Ashley shrugged. “There was a big dent in his head. The milk was pink from the blood. But I suppose they’ll have to wait for the autopsy to know for sure.”
Law & Order has much to answer for. The young seem to know a great deal about the processes of criminal investigations. “A big dent in his head,” I repeated. “Well. It’s unlikely that Mr. Staples opened the tank hatch, smacked his head against the rim, and fell into the tank, isn’t it?”
“Golly,” Penelope said. “Who knew dairies were so dangerous?”
Her daughter looked at her with affectionate contempt. “Gee, Mom. Maybe it was, like, murder. D’ya think?”
“DEATH of a milk inspector,” Joe said. “It sure sounds like murder to me.”
We were back at the clinic. The pony Sunny rambled painfully around our indoor arena, which has a soft floor of sand, shavings, and recycled rubber. She would have one thin flake of very dry hay twice a day for the next two weeks and all the water she could drink. I wanted to knock at least one hundred pounds from that pudgy frame. As I had thought, the X-ray of the left fore revealed a slight rotation of the coffin bone, and as soon as the inflammation in the hooves died down, our farrier would begin the slow process of resh
aping the hoof. With luck, she’d be sound for light hacking, but only time would tell.

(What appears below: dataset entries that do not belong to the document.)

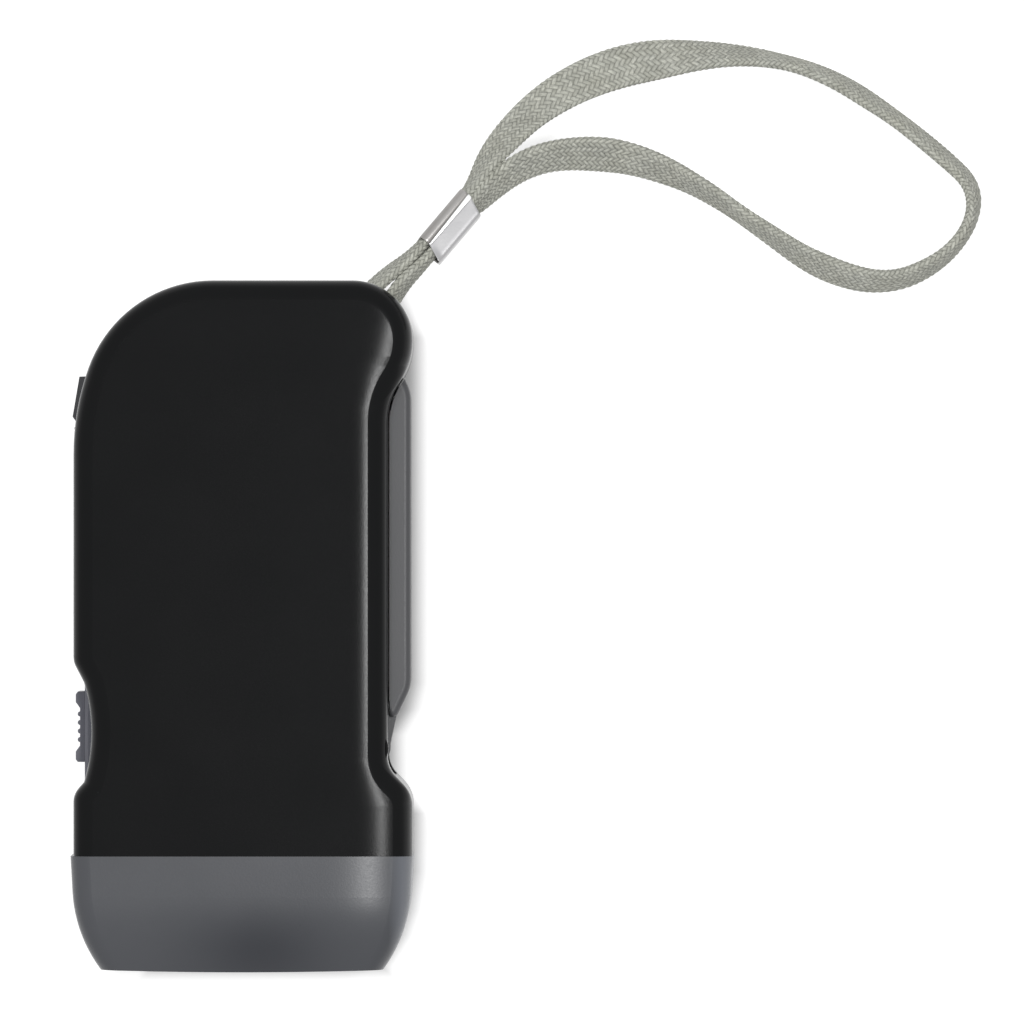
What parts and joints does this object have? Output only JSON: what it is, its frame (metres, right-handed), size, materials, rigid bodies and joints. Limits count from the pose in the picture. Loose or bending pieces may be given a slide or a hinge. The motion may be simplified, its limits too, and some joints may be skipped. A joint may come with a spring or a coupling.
{
  "type": "squeeze lever dynamo torch",
  "caption": "Squeeze-lever dynamo torch with a smoke head cover, side lever, lock, slide switch and a braided wrist strap.",
  "frame": {"origin": "middle of the flat back, under the middle of the torch without its strap, on the surface it lies on", "axes": "+Y from the lamp end to the strap end, +Z from the back to the front face, +X towards the squeeze lever"},
  "size_m": [0.1381, 0.1404, 0.028],
  "materials": {
    "case_black": "moulded black plastic, fine matt texture",
    "smoke_hood": "translucent smoke plastic",
    "clear_lens": "clear moulded lens",
    "reflector_chrome": "vacuum-metallised plastic",
    "led_epoxy": "clear epoxy lamp",
    "circuit_board": "green solder mask",
    "board_parts": "moulded component bodies",
    "lever_grey": "moulded grey plastic",
    "switch_grey": "moulded grey plastic",
    "steel": "bright steel",
    "screw_steel": "zinc plated screw",
    "gear_white": "natural acetal",
    "magnet": "sintered ferrite",
    "yoke_iron": "stamped laminations",
    "bobbin": "moulded nylon",
    "bridge_black": "moulded black plastic",
    "copper": "enamelled copper wire",
    "cell_wrap": "nickel button cells",
    "lace": "flat braided polyester lace, light grey",
    "ferrule_steel": "folded plated sheet"
  },
  "bodies": {
    "torch": {"front_case": "case_black", "back_case": "case_black", "head_cover": "smoke_hood", "lens": "clear_lens", "reflector": "reflector_chrome", "leds": "led_epoxy", "led_board": "circuit_board", "main_board": "circuit_board", "board_parts": "board_parts", "switch_plate": "switch_grey", "lever_pin": "steel", "drive_axle": "steel", "idler_axle": "steel", "rotor_axle": "steel", "lever_spring": "steel", "slide_switch": "steel", "cell_contacts": "steel", "case_screws": "screw_steel", "bridge_screws": "screw_steel", "stator_yoke": "yoke_iron", "coil_bobbin": "bobbin", "board_posts": "bobbin", "bridge_plate": "bridge_black", "coil": "copper", "battery_cells": "cell_wrap", "strap": "lace", "ferrule": "ferrule_steel"},
    "lever": {"lever": "lever_grey"},
    "drive_train": {"drive_pinion": "gear_white", "drive_gear": "gear_white", "ratchet_pawls": "gear_white"},
    "idler": {"idler_gear": "gear_white"},
    "rotor": {"rotor_hub": "gear_white", "ring_magnet": "magnet", "flywheel": "steel"},
    "lock": {"lock_slider": "lever_grey"},
    "power_switch": {"power_knob": "switch_grey", "switch_actuator": "gear_white"}
  },
  "joints": [
    {"name": "lever_hinge", "type": "hinge", "parent": "torch", "child": "lever", "pos_m": [0.019, -0.0185, 0.014], "axis": [0, 0, -1], "range_deg": [0, 26]},
    {"name": "drive_gear_spin", "type": "hinge", "parent": "torch", "child": "drive_train", "pos_m": [0.00739, 0.02807, 0.014], "axis": [0, 0, -1], "continuous": true},
    {"name": "idler_gear_spin", "type": "hinge", "parent": "torch", "child": "idler", "pos_m": [0.00051, 0.01824, 0.014], "axis": [0, 0, -1], "continuous": true},
    {"name": "rotor_spin", "type": "hinge", "parent": "torch", "child": "rotor", "pos_m": [-0.00475, 0.00915, 0.014], "axis": [0, 0, -1], "continuous": true},
    {"name": "lock_slide", "type": "slide", "parent": "torch", "child": "lock", "axis": [0, -1, 0], "range_m": [0, 0.0045]},
    {"name": "power_switch_slide", "type": "slide", "parent": "torch", "child": "power_switch", "axis": [0, -1, 0], "range_m": [0, 0.0025]}
  ],
  "couplings": [
    {"joint": "drive_gear_spin", "follows": "lever_hinge", "ratio": 13},
    {"joint": "idler_gear_spin", "follows": "lever_hinge", "ratio": -39},
    {"joint": "rotor_spin", "follows": "lever_hinge", "ratio": 97.5}
  ]
}
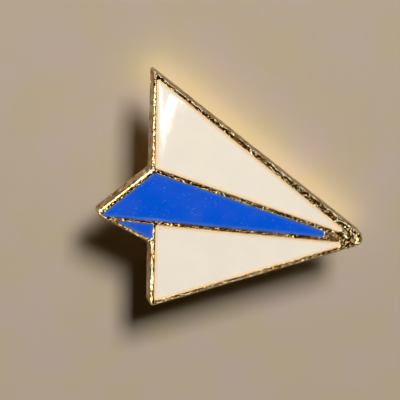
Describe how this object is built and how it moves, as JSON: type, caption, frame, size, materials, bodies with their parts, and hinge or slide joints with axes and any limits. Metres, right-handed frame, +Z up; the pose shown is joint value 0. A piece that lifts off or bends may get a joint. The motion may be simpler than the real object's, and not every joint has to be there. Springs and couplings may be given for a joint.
{
  "type": "enamel lapel badge",
  "caption": "Lapel badge shaped like a folded paper plane: struck metal plate with glossy enamel cells, pin post and butterfly clutch.",
  "frame": {"origin": "centre of the bounding box in plan, at the level of the surface that the clutch's end stands on", "axes": "+Z up and out of the enamelled face; the plane's nose points along +X; +Y towards the far wing's tip"},
  "size_m": [0.0282, 0.0254, 0.0101],
  "materials": {
    "plate_gold": "thin gold plating over a struck zinc or brass blank, bright rims, dark lumpy nose",
    "white_enamel": "warm white filled enamel, glossy",
    "blue_enamel": "royal blue filled enamel, glossy, fine pale specks",
    "post_gold": "gold plated, bright",
    "solder": "matt grey solder bead",
    "clutch_brass": "stamped brass, bright",
    "spring_steel": "drawn wire"
  },
  "bodies": {
    "clutch": {"clutch_base": "clutch_brass", "clutch_cap": "clutch_brass", "clutch_spring": "spring_steel"},
    "badge": {"base_plate": "plate_gold", "enamel_far_wing": "white_enamel", "enamel_near_wing": "white_enamel", "enamel_keel": "blue_enamel", "enamel_tail": "blue_enamel", "post": "post_gold", "post_solder": "solder"},
    "far_tab": {"clutch_tab_far": "clutch_brass"},
    "near_tab": {"clutch_tab_near": "clutch_brass"}
  },
  "joints": [
    {"name": "badge_slide", "type": "slide", "parent": "clutch", "child": "badge", "axis": [0, 0, 1], "range_m": [0, 0.008], "deforming": ["clutch_spring"]},
    {"name": "far_tab_squeeze", "type": "slide", "parent": "clutch", "child": "far_tab", "axis": [0, -1, 0], "range_m": [0, 0.00055], "stiffness_N_per_m": 50, "deforming": ["clutch_spring"]},
    {"name": "near_tab_squeeze", "type": "slide", "parent": "clutch", "child": "near_tab", "axis": [0, 1, 0], "range_m": [0, 0.00055], "stiffness_N_per_m": 50, "deforming": ["clutch_spring"]}
  ],
  "couplings": [
    {"joint": "near_tab_squeeze", "follows": "far_tab_squeeze", "ratio": 1}
  ]
}
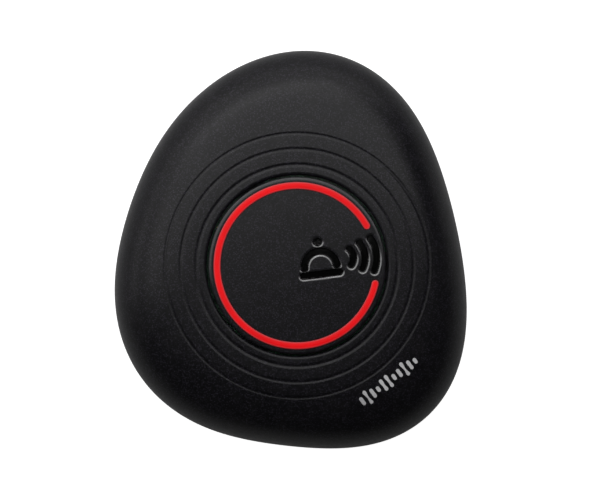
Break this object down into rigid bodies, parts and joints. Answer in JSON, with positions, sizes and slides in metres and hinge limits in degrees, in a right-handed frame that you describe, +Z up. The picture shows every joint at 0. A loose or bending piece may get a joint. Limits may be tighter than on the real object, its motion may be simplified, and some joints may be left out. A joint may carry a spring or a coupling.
{
  "type": "table call pager",
  "caption": "Pebble-shaped tabletop call pager with a round push button, a C-shaped light ring, ripple grooves, a circuit board, AAA cells and a hinged battery door underneath.",
  "frame": {"origin": "on the table, under the middle of the outline", "axes": "+Z up out of the button, +Y towards the far, longer end, +X to the right of a person who reads the button's legend"},
  "size_m": [0.0762, 0.086, 0.023],
  "materials": {
    "housing_black": "fine-grained soft-touch black",
    "button_black": "fine-grained soft-touch black",
    "light_red": "translucent red, satin",
    "mark_silver": "satin silver ink",
    "rubber_black": "matte",
    "steel": "nickel-plated",
    "board_green": "green solder mask on glass fibre",
    "white_plastic": "natural nylon",
    "component_black": "moulded epoxy",
    "cell_sleeve": "printed sleeve, satin blue with bare metal ends"
  },
  "bodies": {
    "housing": {"upper_housing": "housing_black", "lower_housing": "housing_black", "housing_gasket": "rubber_black", "foot_1": "rubber_black", "foot_2": "rubber_black", "foot_3": "rubber_black", "foot_4": "rubber_black", "housing_screw_1": "steel", "housing_screw_2": "steel", "housing_screw_3": "steel", "battery_cell_1": "cell_sleeve", "battery_cell_2": "cell_sleeve", "battery_spring_1": "steel", "battery_spring_2": "steel", "contact_positive": "steel", "contact_negative": "steel", "contact_link": "steel", "spring_carrier": "white_plastic", "return_spring_1": "steel", "return_spring_2": "steel", "return_spring_3": "steel", "circuit_board": "board_green", "board_screw_1": "steel", "board_screw_2": "steel", "board_screw_3": "steel", "board_screw_4": "steel", "switch_body": "component_black", "switch_cover": "steel", "lamp_1": "white_plastic", "lamp_2": "white_plastic", "lamp_3": "white_plastic", "lamp_4": "white_plastic", "controller_chip": "component_black", "transmitter_module": "steel", "crystal": "steel", "antenna_coil": "steel", "capacitor": "component_black"},
    "button": {"button_cap": "button_black", "light_ring": "light_red"},
    "plunger": {"switch_plunger": "component_black"},
    "door": {"battery_door": "housing_black"}
  },
  "joints": [
    {"name": "button_press", "type": "slide", "parent": "housing", "child": "button", "axis": [0, 0, -1], "range_m": [0, 0.0008], "stiffness_N_per_m": 1500, "springref_m": -0.001, "deforming": ["return_spring_1", "return_spring_2", "return_spring_3"]},
    {"name": "plunger_press", "type": "slide", "parent": "housing", "child": "plunger", "axis": [0, 0, -1], "range_m": [0, 0.0008]},
    {"name": "battery_door_hinge", "type": "hinge", "parent": "housing", "child": "door", "pos_m": [0, -0.0255, 0.001], "axis": [-1, 0, 0], "range_deg": [0, 75]}
  ],
  "couplings": [
    {"joint": "plunger_press", "follows": "button_press", "ratio": 1}
  ]
}
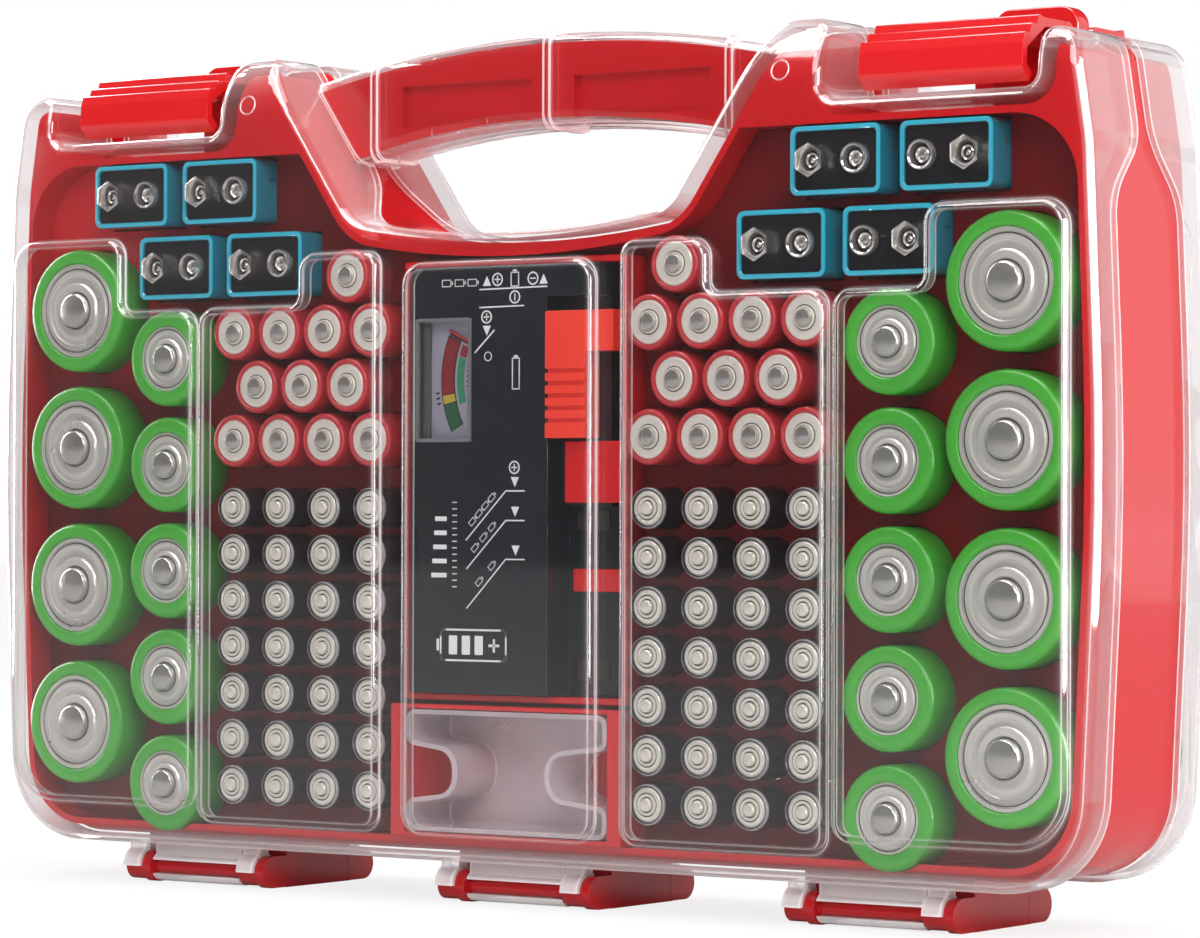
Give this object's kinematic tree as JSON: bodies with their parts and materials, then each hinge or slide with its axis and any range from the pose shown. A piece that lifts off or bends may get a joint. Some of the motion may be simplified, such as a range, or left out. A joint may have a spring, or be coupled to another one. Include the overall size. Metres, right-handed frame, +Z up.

Lincoln was at my side, keeping a sapient eye on the pony’s behavior. We have three horses of our own: Ally’s Tracker, Andrew, my elderly Quarterhorse, and a Shetland named simply Pony. Horses are herd animals, and they prosper only in the company of others. As Sunny became more comfortable, she would join the others for company. For now, Lincoln himself was on the job. From the way she bared her teeth at the collie, she didn’t see it as a privilege.
“Murder, indeed.” I turned my attention from the pony’s problems to those of the late milk inspector, Melvin Staples. We had done all we could for the pony. Now it was time to do what we could for the deceased.
“He didn’t drown without help,” a voice behind me said. I turned to see Simon Provost leaning against the arena wall, arms folded across his chest. The Summersville chief of detectives is a man of modest demeanor and a deceptively mild expression. I greeted him with pleasure.
“Simon! I had intended to look you up. And here you are. This is fortuitous.”
“You got a minute, Doc?”
“I do,” I said cordially. “Shall we repair to the office?”
I had purchased the thirty-acre farm called Sunny Skies some forty years ago, when I had first come to Cornell as an associate professor. The barns, the indoor arena, and the paddocks were the primary attraction. It was only upon my marriage that the house and gardens began to flourish into the comfortable place that they are today, under the attentions of my wife. The outbuildings have always been splendid. The barn has twelve stalls, attached at an L to the large indoor arena. The clinic is housed in the former tack room. It is well, if modestly, equipped. There is a small office, where I receive the occasional client, a room and a toilet in back, where Joe makes his quarters, and a operating-cum-examination room with a clinic chemical analyzer, an X-ray machine, and various other necessities I picked up as Cornell shed equipment outdated for its purposes.